## Written task:
Transcribe, exactly as they appear, the line that contains "RETAINED, (RETAINER_FRONT, RETAINER_BACK))", the line that contains "obj.matrix_parent_inverse = Matrix.Identity(4)", and every line in between, and nothing else.

## Provided material:
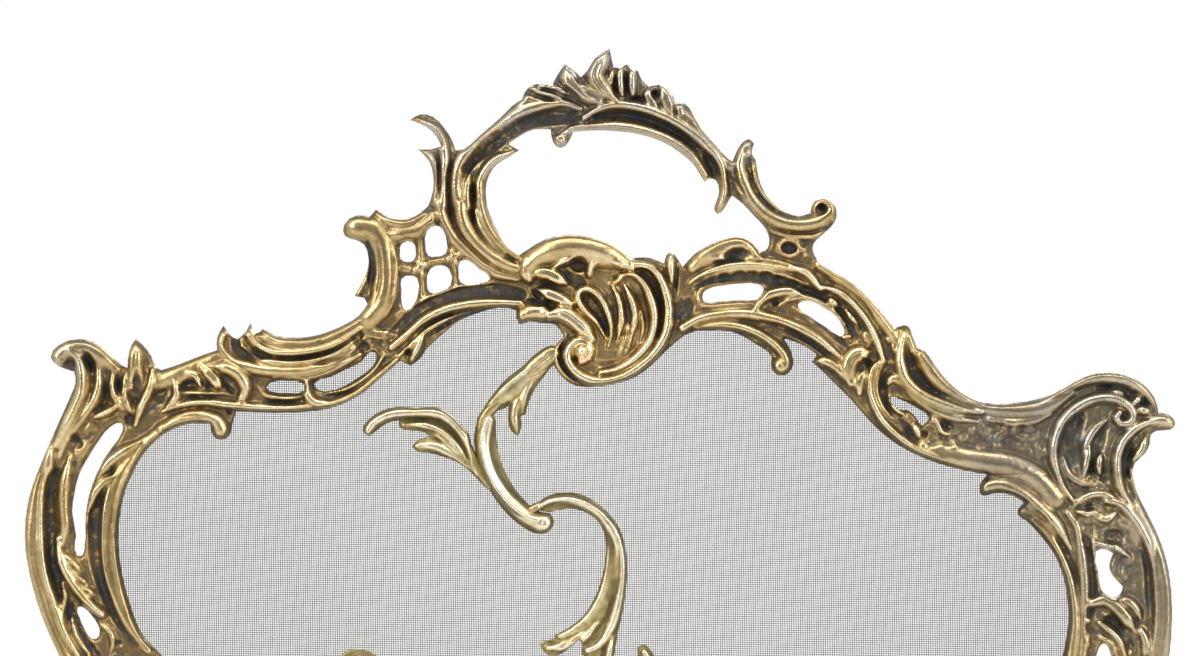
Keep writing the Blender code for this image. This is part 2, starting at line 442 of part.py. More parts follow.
def cylinder_into(solid, centre, radius, span, axis):
    """Adds a closed cylinder along Y or Z to a bmesh, in mm."""
    turn = Matrix.Rotation(-QUARTER, 4, "X") if axis == "Y" else Matrix.Identity(4)
    steps = TURNED_STEPS if axis == "Y" else PIN_STEPS
    middle = (span[0] + span[1]) / 2
    place = (centre[0], middle, centre[1]) if axis == "Y" else (centre[0], centre[1], middle)
    bmesh.ops.create_cone(
        solid, cap_ends=True, cap_tris=False, segments=steps, radius1=radius * MM, radius2=radius * MM,
        depth=(span[1] - span[0]) * MM, matrix=Matrix.Translation(Vector(place) * MM) @ turn)


def holes(name, cylinders):
    """One hidden cutter made of closed cylinders: (centre, radius, span, axis)."""
    solid = bmesh.new()
    for centre, radius, span, axis in cylinders:
        cylinder_into(solid, centre, radius, span, axis)
    mesh = bpy.data.meshes.new(name)
    solid.to_mesh(mesh)
    solid.free()
    cutter = add_object(name, mesh, CUTTERS)
    cutter.hide_render = True
    cutter.display_type = "WIRE"
    return cutter


def combine(obj, other, operation):
    modifier = obj.modifiers.new(other.name, "BOOLEAN")
    modifier.operation = operation
    modifier.solver = "EXACT"
    modifier.object = other


def as_cutter(name, mesh):
    tool = add_object(name, mesh, CUTTERS)
    tool.hide_render = True
    tool.display_type = "WIRE"
    return tool


def strand_mesh(points, radius, front):
    """A round rib along a centre line in the front view, thinner at its ends, half sunk in the front face."""
    curve = bpy.data.curves.new("strand", "CURVE")
    curve.dimensions = "3D"
    curve.bevel_depth = MM
    curve.bevel_resolution = STRAND_ROUNDNESS
    curve.use_fill_caps = True
    add_outline(curve, points, 1)
    spline = curve.splines[0]
    spline.use_cyclic_u = False
    for knot in spline.bezier_points:
        knot.radius = radius
    spline.bezier_points[0].radius = radius * STRAND_TAPER
    spline.bezier_points[-1].radius = radius * STRAND_TAPER
    return mesh_from_curve(curve, Matrix.Translation((0, (front + STRAND_SINK) * MM, 0)) @ FRONT_VIEW)


def add_strands(obj, front):
    for number, (radius, points) in enumerate(STRANDS[obj.name], 1):
        rib = as_cutter(f"{obj.name}_strand_{number}", strand_mesh(points, radius, front))
        combine(obj, rib, "UNION")


def screw(name, kind, spot, seat_y):
    """A pan head screw driven from the back, towards -Y, with its head's seat at seat_y."""
    shank, head, height, tip, _ = kind
    length = seat_y - tip
    profile = [(0, -length), (shank, -length), (shank, 0), (head, 0), (head, height * 0.6),
               (head * 0.6, height), (0, height)]
    mesh = turned_mesh(profile, TURNED_STEPS)
    smooth_round(mesh)
    spot_m = (spot[0] * MM, seat_y * MM, spot[1] * MM)
    mesh.transform(Matrix.Translation(spot_m) @ Matrix.Rotation(-QUARTER, 4, "X"))
    obj = add_object(name, mesh)
    paint(obj, DARK_BRASS, 0.4)
    return obj


def strip(name, line, depth, width):
    """A flat strip along a centre line, as an upright ribbon made solid to the strip's width."""
    curve = bpy.data.curves.new(name, "CURVE")
    curve.dimensions = "2D"
    curve.fill_mode = "NONE"
    curve.extrude = (depth[1] - depth[0]) / 2 * MM
    add_outline(curve, line, 3)
    curve.splines[0].use_cyclic_u = False
    middle = (depth[0] + depth[1]) / 2 * MM
    mesh = mesh_from_curve(curve, Matrix.Translation((0, middle, 0)) @ FRONT_VIEW)
    obj = add_object(name, mesh)
    paint(obj, DARK_BRASS, 0.45)
    solid = obj.modifiers.new("width", "SOLIDIFY")
    solid.thickness = width * MM
    solid.offset = 0.0
    solid.use_even_offset = True
    return obj


def build_castings():
    """The pierced castings of the frame, by name."""
    outlines = {
        "left_stile": [LEFT_STILE] + LEFT_STILE_HOLES,
        "upper_left_rail": [UPPER_LEFT_RAIL] + UPPER_LEFT_RAIL_HOLES,
        "trellis_scroll": [TRELLIS_SCROLL] + TRELLIS_SCROLL_HOLES,
        "handle_loop": [HANDLE_LOOP] + HANDLE_LOOP_HOLES,
        "shell_cartouche": [SHELL_CARTOUCHE],
        "upper_right_rail": [UPPER_RIGHT_RAIL] + UPPER_RIGHT_RAIL_HOLES,
        "right_stile": [RIGHT_STILE] + RIGHT_STILE_HOLES,
        "bottom_rail": bottom_rail_outlines(),
    }
    made = {name: plate(name, found, (CAST_FRONT, CAST_BACK), BRASS) for name, found in outlines.items()}
    for casting in made.values():
        add_strands(casting, CAST_FRONT)
    return made


def mirrored(points):
    return [(-p[0], *p[1:]) for p in reversed(points)]


def bottom_rail_outlines():
    lower = BOTTOM_RAIL_HALF + mirrored(BOTTOM_RAIL_HALF)
    upper = BOTTOM_SIGHT_HALF + mirrored(BOTTOM_SIGHT_HALF)
    return [lower + list(reversed(upper)), BOTTOM_RAIL_HOLE, mirrored(BOTTOM_RAIL_HOLE)]


def build_panel():
    panel = plate("wire_panel", [WIRE_PANEL], (PANEL_FRONT, PANEL_BACK), WIRE_GREY, 0.5, 1)
    spots = [(spot, SMALL_SCREW[4], (-3, 3), "Y") for spot in ORNAMENT_SCREWS.values()]
    combine(panel, holes("panel_holes", spots), "DIFFERENCE")


def build_ornaments():
    for name, outline in ORNAMENTS.items():
        casting = plate(name, [outline], (ORNAMENT_FRONT, ORNAMENT_BACK), PALE_BRASS)
        add_strands(casting, ORNAMENT_FRONT)
        spot = ORNAMENT_SCREWS[name]
        cutter = holes(name + "_hole", [(spot, SMALL_SCREW[4], (SMALL_SCREW[3] + 0.7, 3), "Y")])
        combine(casting, cutter, "DIFFERENCE")
        kind = SMALL_SCREW[:3] + (SMALL_SCREW[3] + 1.2,) + SMALL_SCREW[4:]
        screw(name + "_screw", kind, spot, PANEL_BACK + GAP)


def build_joints(castings, plates, joins, depth):
    """Strips with a screw in each casting; returns the blind holes that each casting needs."""
    blind = {}
    for name, (line, first, second) in plates.items():
        bar = strip(name, line, depth, STRIP_WIDTH)
        spots = [(spot, SMALL_SCREW[4], (-3, depth[1] + 1), "Y") for spot in (first, second)]
        combine(bar, holes(name + "_holes", spots), "DIFFERENCE")
        for number, (spot, casting) in enumerate(zip((first, second), joins[name]), 1):
            screw(f"{name}_screw_{number}", SMALL_SCREW, spot, depth[1] + GAP)
            blind.setdefault(casting, []).append((spot, SMALL_SCREW[4], (SMALL_SCREW[3] - 0.5, 3), "Y"))
    return blind


def foot_screw_spots(side):
    return [(side * (FOOT_X + spread), FOOT_SCREW_Z) for spread in (-FOOT_SCREW_SPREAD, FOOT_SCREW_SPREAD)]


def box_mesh(low, high):
    solid = bmesh.new()
    size = [(b - a) * MM for a, b in zip(low, high)]
    centre = [(a + b) / 2 * MM for a, b in zip(low, high)]
    bmesh.ops.create_cube(solid, size=1, matrix=Matrix.Translation(centre) @ Matrix.Diagonal((*size, 1)))
    mesh = bpy.data.meshes.new("box")
    solid.to_mesh(mesh)
    solid.free()
    return mesh


def build_front_foot(label, side):
    x = side * FOOT_X
    half = FRONT_LEG_WIDTH / 2
    mesh = sheet_mesh([FRONT_LEG], x - half, x + half, SIDE_VIEW)
    foot = add_object("front_foot_" + label, mesh)
    paint(foot, BRASS, 0.35)
    (x0, y0, z0), (x1, y1, z1) = TANG
    low, high = min(side * x0, side * x1), max(side * x0, side * x1)
    combine(foot, as_cutter("tang_" + label, box_mesh((low, y0, z0), (high, y1, z1))), "UNION")
    bores = [(spot, FOOT_SCREW[4], (-3, 9), "Y") for spot in foot_screw_spots(side)]
    combine(foot, holes("tang_holes_" + label, bores), "DIFFERENCE")


def build_bracket(label, side):
    x = side * FOOT_X
    half = BRACKET_WIDTH / 2
    front, wall, back = BRACKET_FRONT, BRACKET_FRONT + BRACKET_WALL, EAR_BACK
    channel = [
        (front, EAR_LOW, SHARP), (back, EAR_LOW, SHARP), (back, EAR_LOW + EAR_THICK, SHARP),
        (wall, EAR_LOW + EAR_THICK, SHARP), (wall, EAR_HIGH - EAR_THICK, SHARP),
        (back, EAR_HIGH - EAR_THICK, SHARP), (back, EAR_HIGH, SHARP), (front, EAR_HIGH, SHARP),
    ]
    bracket = add_object("hinge_bracket_" + label, sheet_mesh([channel], x - half, x + half, SIDE_VIEW, 1))
    paint(bracket, DARK_BRASS, 0.4)
    cuts = [(spot, FOOT_SCREW[4], (0, 12), "Y") for spot in foot_screw_spots(side)]
    cuts.append(((x, HINGE_Y), PIN_RADIUS + PIN_CLEARANCE, (EAR_LOW - 5, EAR_HIGH + 5), "Z"))
    combine(bracket, holes("bracket_holes_" + label, cuts), "DIFFERENCE")


def build_pin(label, side):
    length = EAR_HIGH - EAR_LOW + GAP
    profile = [(0, -length), (PIN_RADIUS - 0.5, -length), (PIN_RADIUS, 0.5 - length), (PIN_RADIUS, 0),
               (PIN_HEAD_RADIUS, 0), (PIN_HEAD_RADIUS, PIN_HEAD_HEIGHT * 0.5),
               (PIN_HEAD_RADIUS * 0.6, PIN_HEAD_HEIGHT), (0, PIN_HEAD_HEIGHT)]
    mesh = turned_mesh(profile, PIN_STEPS)
    smooth_round(mesh)
    mesh.transform(Matrix.Translation(Vector((side * FOOT_X, HINGE_Y, EAR_HIGH + GAP)) * MM))
    paint(add_object("hinge_pin_" + label, mesh), DARK_BRASS, 0.3)


def build_rear_foot(label, side):
    """The folding foot, with its origin on the hinge axis."""
    x = side * FOOT_X
    half = REAR_LEG_WIDTH / 2
    axis = Vector((x, HINGE_Y, (EAR_LOW + EAR_HIGH) / 2)) * MM
    mesh = sheet_mesh([REAR_LEG], x - half, x + half, SIDE_VIEW)
    mesh.transform(Matrix.Translation(-axis))
    foot = add_object("rear_foot_" + label, mesh, location=axis)
    paint(foot, BRASS, 0.35)
    low, high = EAR_LOW + EAR_THICK + GAP, EAR_HIGH - EAR_THICK - GAP
    combine(foot, holes("knuckle_" + label, [((x, HINGE_Y), KNUCKLE_RADIUS, (low, high), "Z")]), "UNION")
    bore = [((x, HINGE_Y), PIN_RADIUS + PIN_CLEARANCE, (low - 5, high + 5), "Z")]
    combine(foot, holes("knuckle_bore_" + label, bore), "DIFFERENCE")


def build_feet(blind):
    for label, side in (("left", 1), ("right", -1)):
        build_front_foot(label, side)
        build_bracket(label, side)
        build_pin(label, side)
        build_rear_foot(label, side)
        for number, spot in enumerate(foot_screw_spots(side), 1):
            screw(f"foot_screw_{label}_{number}", FOOT_SCREW, spot, BRACKET_FRONT + BRACKET_WALL + GAP)
            blind.setdefault("bottom_rail", []).append((spot, FOOT_SCREW[4], (FOOT_SCREW[3] - 0.5, 3), "Y"))


def build():
    castings = build_castings()
    build_panel()
    build_ornaments()
    blind = build_joints(castings, RETAINERS, RETAINED, (RETAINER_FRONT, RETAINER_BACK))
    upper = build_joints(castings, HANDLE_PLATES, HANDLE_PLATE_JOINS, (PLATE_FRONT, PLATE_BACK))
    for casting, spots in upper.items():
        blind.setdefault(casting, []).extend(spots)
    build_feet(blind)
    for casting, spots in blind.items():
        combine(castings[casting], holes(casting + "_holes", spots), "DIFFERENCE")


build()
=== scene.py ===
import math

import bmesh
import bpy
import numpy as np
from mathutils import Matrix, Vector


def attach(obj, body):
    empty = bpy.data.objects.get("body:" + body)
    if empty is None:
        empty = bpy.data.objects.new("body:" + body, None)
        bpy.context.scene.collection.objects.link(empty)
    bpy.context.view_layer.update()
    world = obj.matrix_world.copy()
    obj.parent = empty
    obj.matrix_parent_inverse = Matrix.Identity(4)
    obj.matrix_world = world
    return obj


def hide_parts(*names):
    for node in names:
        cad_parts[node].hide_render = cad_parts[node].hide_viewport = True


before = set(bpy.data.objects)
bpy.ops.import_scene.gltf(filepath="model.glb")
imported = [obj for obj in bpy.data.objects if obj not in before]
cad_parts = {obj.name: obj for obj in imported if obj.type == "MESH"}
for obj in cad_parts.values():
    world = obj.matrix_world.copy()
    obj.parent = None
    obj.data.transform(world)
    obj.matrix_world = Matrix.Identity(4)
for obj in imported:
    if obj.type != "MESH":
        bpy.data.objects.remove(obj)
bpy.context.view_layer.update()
MM = 0.001
BACK_Y = -1.0  # rear face of the castings, mm
FOOT_X = 262  # feet from the middle, mm

# ---------------------------------------------------------------- camera and light


def add_camera():
    data = bpy.data.cameras.new("camera")
    data.lens, data.sensor_width = 119.0, 36.0
    data.clip_start, data.clip_end = 0.05, 60
    camera = bpy.data.objects.new("camera", data)
    camera.location = (0, -2.5, 0.594)
    camera.rotation_euler = (math.pi / 2, 0, 0)
    bpy.context.scene.collection.objects.link(camera)
    bpy.context.scene.camera = camera


def add_softbox(name, place, aim, size, power, colour=(1, 1, 1)):
    data = bpy.data.lights.new(name, "AREA")
    data.shape, data.size, data.size_y = "RECTANGLE", size[0], size[1]
    data.energy, data.color = power, colour
    light = bpy.data.objects.new(name, data)
    light.location = place
    light.rotation_euler = (Vector(aim) - Vector(place)).to_track_quat("-Z", "Y").to_euler()
    light.visible_camera = False
    bpy.context.scene.collection.objects.link(light)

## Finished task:
    blind = build_joints(castings, RETAINERS, RETAINED, (RETAINER_FRONT, RETAINER_BACK))
    upper = build_joints(castings, HANDLE_PLATES, HANDLE_PLATE_JOINS, (PLATE_FRONT, PLATE_BACK))
    for casting, spots in upper.items():
        blind.setdefault(casting, []).extend(spots)
    build_feet(blind)
    for casting, spots in blind.items():
        combine(castings[casting], holes(casting + "_holes", spots), "DIFFERENCE")


build()
=== scene.py ===
import math

import bmesh
import bpy
import numpy as np
from mathutils import Matrix, Vector


def attach(obj, body):
    empty = bpy.data.objects.get("body:" + body)
    if empty is None:
        empty = bpy.data.objects.new("body:" + body, None)
        bpy.context.scene.collection.objects.link(empty)
    bpy.context.view_layer.update()
    world = obj.matrix_world.copy()
    obj.parent = empty
    obj.matrix_parent_inverse = Matrix.Identity(4)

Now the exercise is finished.